For some reason, this comment made me remember that when we posted photos in Miami on Instagram, weird promotional accounts would comment on our photos using South Beach hashtags. I went on my own Instagram account and found my Miami photos, then clicked the hashtags in the comments. The hashtags these promoters used were useless to a confusing degree (#Story #Liv #Mansion), so I decided to search people who had tagged themselves at National Hotel, and then scrolled down approximately sixteen months. It took forever to scroll that far! And then the images ended abruptly in July 2015. I don’t know why. I tried to get help from Instagram Help Center but kept getting a weird error message before I could finish typing my question.
Ugh!
So I just went through Chloe’s, Mira, and my own Insta pics (EE doesn’t have an account) looking for clues.
This is me and Mira enjoying vacation on our periods.
Why are they laughing? Because they stole my tampons together?
This is the night me and Mira tried to get black out drunk on sugary drinks and Chloe and EE shared I think one glass of wine. Chloe captioned this: “Us two on the left [Chloe and EE] don’t Actually take our shots but we pretend to.” So… technically they are both lying in this photograph.

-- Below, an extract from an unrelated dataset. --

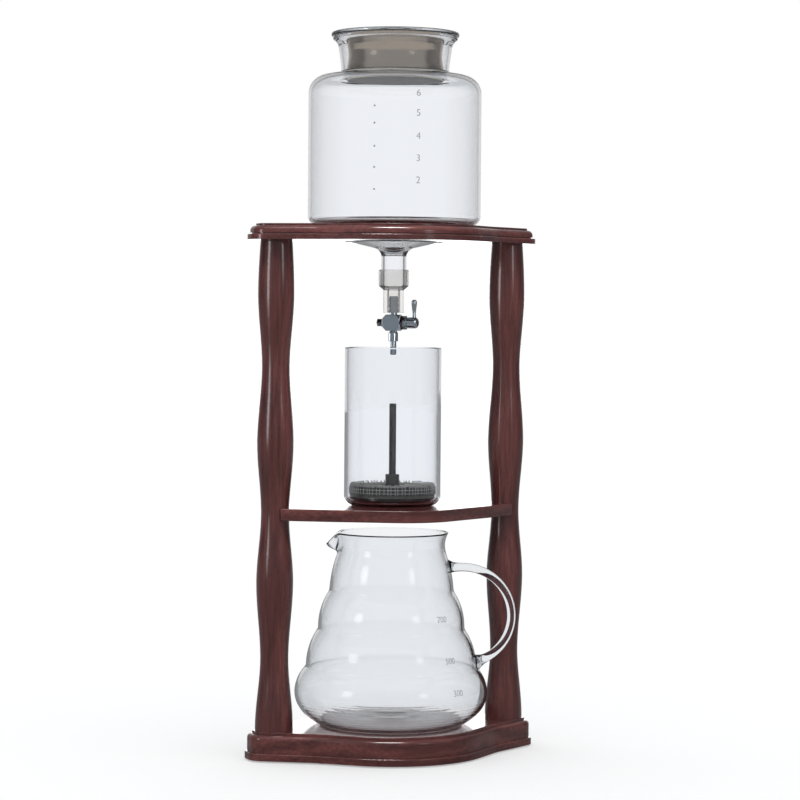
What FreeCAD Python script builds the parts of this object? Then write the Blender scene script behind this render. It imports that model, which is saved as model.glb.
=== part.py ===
import FreeCAD, Part
import math
import os

# Cold drip coffee tower: a glass water jar with a tap on a turned-post wooden stand, a dripper
# glass with its filter on the shelf below it, and a ribbed glass jug on the base.
#
# Lengths are millimetres.  X runs along the stand, Y from its front to its back and Z up.  The
# origin is the centre of the stand on the surface that its foot pads stand on.

# ---- stand: room for the glass --------------------------------------------------------------
PAD_PROUD = 1.0            # how far the foot pads hold the base board off the surface
SHELF_OVER_JUG = 9.9       # from the jug's rim up to the shelf
POST_FROM_JUG = 5.9        # from the jug's belly out to the foot of a post
BOARD_PAST_POST = 6.1      # from the foot of a post out to the end of the boards

# ---- stand: plan of the base board and the top plate ----------------------------------------
BOARD_END_HALF_DEPTH = 9.0     # where the flank meets the end, before its corner is rounded
BOARD_KINK_X = 63.7            # where the flank steepens towards the middle
BOARD_KINK_Y = 31.7
BOARD_HALF_DEPTH = 65.2        # at the middle of the bowed front and back
BOARD_BOW_RADIUS = 66.0
BOARD_HOLLOW_RADIUS = 45.0
BOARD_CORNER_RADIUS = 11.3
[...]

Or something related to lying.
This is EE and Chloe hanging out in their room without me or Mira. I don’t see any tampons anywhere. They look like they’re having fun.
Me and Mira, still on our periods! Menstruating women can have fun, too.

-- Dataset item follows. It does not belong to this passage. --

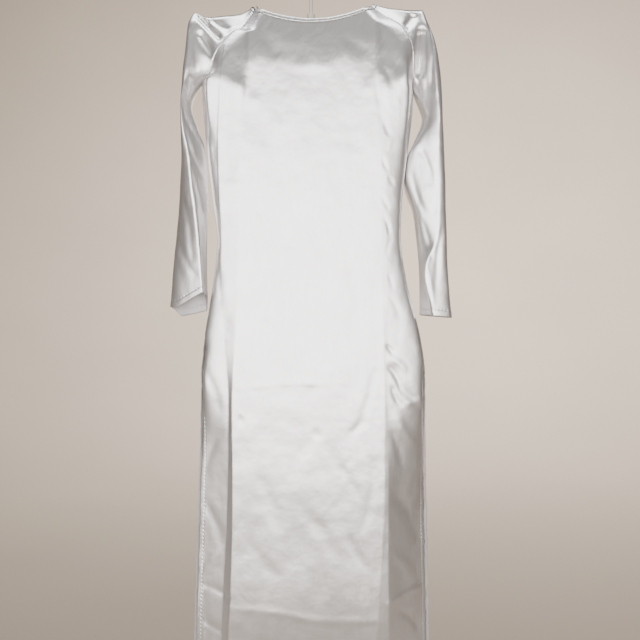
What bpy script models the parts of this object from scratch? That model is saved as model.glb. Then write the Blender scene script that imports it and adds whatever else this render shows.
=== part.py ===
"""Ao dai tunic hanging on a plain hanger.

The garment is a flattened hollow form: a front and a back panel, two raglan sleeves and a neck
binding, each a thin wall of cloth. Sizes are in millimetres and are scaled to metres when a mesh
is made. The origin is the inside of the top of the hanger's hook, +Z is up and the front of the
garment faces -Y.
"""

import math

import bmesh
import bpy
import numpy as np
from mathutils import Matrix, Vector

MM = 0.001

# ---------------------------------------------------------------- driving dimensions (mm)
WALL = 1.2  # cloth
SEAM_GAP = 0.3  # between sewn pieces
LEAST_LEAN = 0.2  # keeps the gap at a sharply turned seam under 1.5 mm
HEM_WALL = 2.0  # cloth turned on itself
HEM_LEVEL = -1400.0  # bottom edge of both flaps
BINDING_HEIGHT = 6.5
BINDING_WALL = 2.4
NECK_SAG = {-1: 24.0, 1: 9.0}  # how far the front and the back of the neck hang below its ends
SLIT_ROW_LEFT = 12  # rows below the underarm at which the side slits start
SLIT_ROW_RIGHT = 13
FLAP_INSET = 7.5  # the front flap's edge lies this far inside the back flap's
FASTENER_WIRE = 0.9  # radius of the hook and the eye
FASTENER_CLEARANCE = 0.5  # from the binding

BAR_RADIUS = 4.5  # hanger
BAR_DIP = -101.0  # middle of the bar, under the hook
BAR_END_INSET = 9.0
BAR_CLEARANCE = 1.1
SOCKET_RADIUS = 7.5
SOCKET_TOP = -90.0
HOOK_RADIUS = 3.6
HOOK_BEND = 18.0  # inside radius of the hook
HOOK_NECK = -50.0  # where the hook's straight stem starts to swing out to the side
HOOK_TURN = 210  # degrees of the bend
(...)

I checked Twitter, and noticed that Mira has tweeted an image of part of our text exchange about the tampons from earlier today.
The thing that stands out to me the most about this is that she says “OUR tampons.,” as if they belonged to both of us. Not sure if this proves she stole them and therefore feels ownership over them, or just felt that they were hers too because she was using them because we were sharing a bathroom and because, as stated previously, Mira was also on her period.

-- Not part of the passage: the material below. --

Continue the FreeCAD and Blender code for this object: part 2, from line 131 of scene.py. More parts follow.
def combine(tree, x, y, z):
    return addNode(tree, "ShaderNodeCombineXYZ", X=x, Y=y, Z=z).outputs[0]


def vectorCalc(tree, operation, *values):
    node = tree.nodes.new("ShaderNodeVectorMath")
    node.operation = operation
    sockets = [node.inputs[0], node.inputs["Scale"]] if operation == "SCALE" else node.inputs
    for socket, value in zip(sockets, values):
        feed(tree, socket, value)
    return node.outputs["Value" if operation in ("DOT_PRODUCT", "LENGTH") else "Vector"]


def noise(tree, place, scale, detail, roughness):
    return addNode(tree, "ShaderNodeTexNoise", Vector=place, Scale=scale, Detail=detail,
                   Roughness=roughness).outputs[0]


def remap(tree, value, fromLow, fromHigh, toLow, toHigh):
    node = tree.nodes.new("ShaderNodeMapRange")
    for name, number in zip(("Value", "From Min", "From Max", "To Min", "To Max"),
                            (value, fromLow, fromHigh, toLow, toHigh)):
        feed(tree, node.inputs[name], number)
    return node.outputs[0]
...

Something else was still bothering me
I asked Mira to comment on the fact that Elizabeth had been away from the group for several hours that day, and had then randomly gotten a third hotel room so she could have her own room.
“What if she took our tampons.. as a prank…. But then it went too far and she couldn’t admit it was her,” Mira said. Again with the “our tampons.”
“Yeah, and then she saw how mad I got and was like, oh shit,” I said.
“Like she thought we’d just be confused but then we were too menstrual to be anything but furious.”
Mira had a good point. I could see Elizabeth carrying out some poorly thought out prank and then watching in horror as it is being taken super seriously and affecting hotel staff, and being forced to keep the whole thing a secret to save everyone the embarrassment and discreetly throwing away the tampons on a different floor of the hotel. But to be honest, I really can’t imagine a scenario in which Elizabeth would waste an opportunity to embarrass me.
“Did you steal my tampons?” I asked Elizabeth.
“I always said it was Chloe. She stole [my daughter’s] toothpaste and I would have never known except criminals always confess or brag about their crimes.”
Chloe hadn’t bragged or confessed or even responded to my text asking her what she knew what happened to my April 2015 tampons.
“Maybe it was a man who worked at the hotel and hates women,” EE said.
This was similar to what Mira had suggested, that someone who worked for the hotel might have had a habit of stealing tampons from guest rooms. Maybe there was something to it. So I ran a few searches on Yelp and Trip Advisor to see if anyone else had complained about missing or stolen tampons. I searched the keywords “tampon,” “stole,” “steal,” “period,” “menstruation,” and “condom” and came up with zero results.
But then I realized that not everyone writes an online review whenever something happens to them. I wrote a Yelp review in case someone else ever needed to know that my tampons were stolen from National Hotel.
So Anyway
Chloe? Chloe didn’t respond to my texts about the tampons all day, so obviously she was somehow guilty, or at least unwilling to defend herself.
Case closed.
This is Chloe’s gorgeous mugshot.
But then Chloe finally responded, and it changed everything
“I do steal things so I get that fingers are pointed at me,” Chloe said. “If I did it I’d admit it. It was Mira. Gut feeling.”
She also tried to tell me she didn’t use tampons, which I think is a lie. But she seems kind of irritated that I was taking her time up with this, so I didn’t press her to say more.
I had to believe her. Not the thing about Mira. And definitely not the thing about her not using tampons.
I had to believe she didn’t steal my tampons in Miami in April 2015.
Not because she’s my friend. Well, actually, yeah, because she’s my friend. Because if I can’t believe my friend when she tells me she didn’t steal my tampons, then I’m forced to believe that she stole my tampons for no reason other than to fuck with me, then lied about it for sixteen months, then tried to blame our other friends for it.
And the same goes for Mira and Elizabeth. I have to believe that none of my friends are that psycho and/or determined to mess with me.
I have to believe that the housekeepers would honor their solemn oath not to fuck with hotel guests. I have to believe that no housekeeper would purposefully cause a woman to be without tampons at a time when she most needed them, on vacation in Miami.
I hereby proclaim that everyone is innocent. Even if it doesn’t make sense. Even if there is no valid explanation. Even if it’s technically impossible. Because, honestly, they’re just tampons. I think they were like $7.99.